How Much Additive Is Enough?

Getting the optimal concentration means walking a tightrope. Some TDS documents boast about high loading levels, but that just pushes costs and introduces risks to mechanical properties. Too little additive, and your parts might not pass the flammability tests. Every factory eventually dials in the sweet spot through trial batches, but a good TDS actually shares what minimum loading meets the standards, letting you skip at least some of the painful guessing. Mistakes here show up fast, especially during audits for regulatory compliance.

Regulatory Pressure and What It Does to Choices on the Line

Anyone in plastics production learns quickly that passing a test in the factory isn’t the same as passing regulatory muster in the real world. The TDS points to RoHS or REACH compliance, but unless the data backs it up, product recalls and lost certifications haunt you down the road. Sometimes, an authority asks for a fresh sample, and the only thing standing between your product and a failed test is a forgotten parameter on the TDS. Environmental pressure forces everyone to consider phosphorus-based or halogen-free recipes, which trade off with processing issues or weaker performance in some cases, and navigating that isn’t always a matter of simple substitutions.
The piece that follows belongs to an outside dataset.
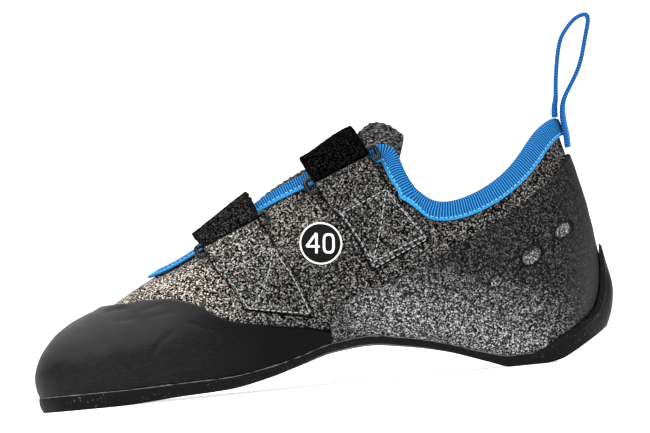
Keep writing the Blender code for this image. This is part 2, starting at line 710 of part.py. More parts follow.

Solutions Start with Reliable Data and Real Partnership

Better TDS documents don’t just pile up test results—they turn the spotlight on those parameters that actually affect process and product. The best suppliers pick up the phone and walk through what happens in a real production environment, not just what works in the lab. That backs up numbers with tailored advice, steering clear of costly mistakes and wasted time. Setting up controlled scaling tests and using shared results for continuous feedback between buyer and supplier lock in consistency. And after so many years of watching lines grind to a halt over small mismatches, I’ve learned that demanding full transparency on technical parameters affects both the bottom line and the brand reputation more than any marketing claim ever will.